Bopha Chhay is a writer and curator of contemporary art. Her research and writing interests are guided by transnational and diasporic histories, artistic labour, and artists publishing. Influenced by a long-standing involvement in artist-run culture, her curatorial work aims to broaden an understanding of artistic practice and cultural production within a wider social and economic context. She is the Associate Curator at Libby Leshgold Gallery at Emily Carr University of Art + Design in Vancouver, Canada. She graduated with an MA in Art History from the University of Auckland, Aotearoa New Zealand.

Haytham el-Wardany is a writer and translator, living and working in Berlin. He spent the last year listening to talking animals, in fables and elsewhere, and learned from them how to speak in moments of danger. His latest book, Jackals and The Missing Letters (Al-Karma 2023), considers forgotten expressions of hope within Arabic fables, where animals speak and humans listen, in a moment of post “Arab Spring” speechlessness. In previous publications, including The Book of Sleep and How to Disappear, el-Wardany has examined the potential of passivity, through regimes of listening and the dialectics of sleep and vigilance. He is the recipient of the Keith Haring Fellowship in Art and Activism 2022/2023.

Phoebe Giannisi is a poet born in Athens, Greece. Giannisi works as a Professor at the University of Thessaly in the Department of Architecture in Volos, Thessaly. Her hybrid poetic work frequently slips between writing, performance, and media. Working with animal poetics and land songs, she engages various methodologies including land-based field recording, and performance to create a polyphony of voices and texts into what she calls chimeric poetics. She has curated exhibitions, poetic installations, and presented poetry through expanded multimedia and performance formats. Her books have been translated in various languages, and, recently, Cicada (2022) and Chimera (2024), published by New Directions and translated by Brian Sneeden have been shortlisted for the National Award for Translation in Poetry in the United States.
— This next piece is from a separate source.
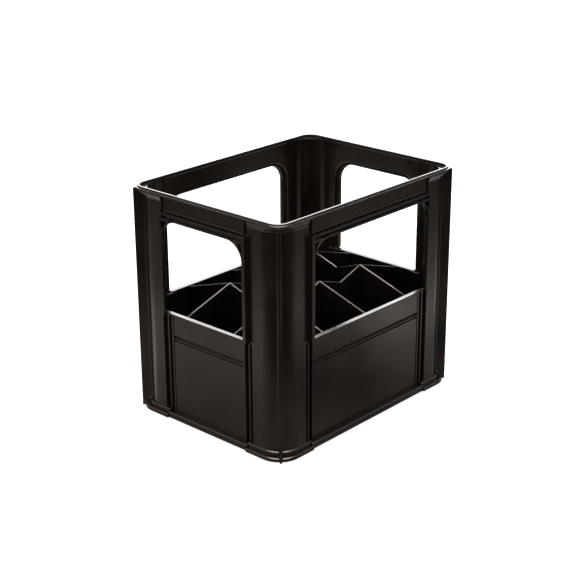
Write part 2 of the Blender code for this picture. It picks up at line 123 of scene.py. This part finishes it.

Her next book Goatsong will be published by Fitzcarraldo in November 2025.

Gavin Steingo is a South African musician, scholar, and activist. He is Professor in the Department of Music at Princeton University, where he is also affiliated with the programs in Media & Modernity, Film Studies, Jazz Studies, and African Studies. Gavin is the author of two books, Interspecies Communication: Sound and Music Beyond Humanity (2024), and Kwaito’s Promise: Music and the Aesthetics of Freedom in South Africa (2016), and co-editor of the book series “Critical Conjunctures in Music and Sound.” He co-directs The Animal Song Collective, a research initiative bringing together scientists and humanists to explore the idea of animal song from a cross-disciplinary perspective.

Matariki Williams, with tribal affiliations to Ngāi Tūhoe, Ngāti Hauiti, Taranaki, Ngāti Whakaue, Te Atihaunui-a-Pāpārangi, is a curator, writer and editor in the arts and cultural sector. In 2024-2025, Matariki held the Oroya Day Fellowship in New Zealand Art History in the Art History programme at Victoria University focusing on the continuum of Māori art practice, and is currently teaching the Tohu Tiaki Taonga pilot programme at Te Wānanga o Aotearoa. Previous roles include as Senior Historian, Mātauranga Māori at the Ministry for Culture and Heritage and Curator Mātauranga Māori at Te Papa Tongarewa, the Museum of New Zealand. She is a committee member for Te Hā o Ngā Pou Kaituhi Māori – National Māori Writers Network. Matariki lives and works in Whakatāne, Aotearoa New Zealand.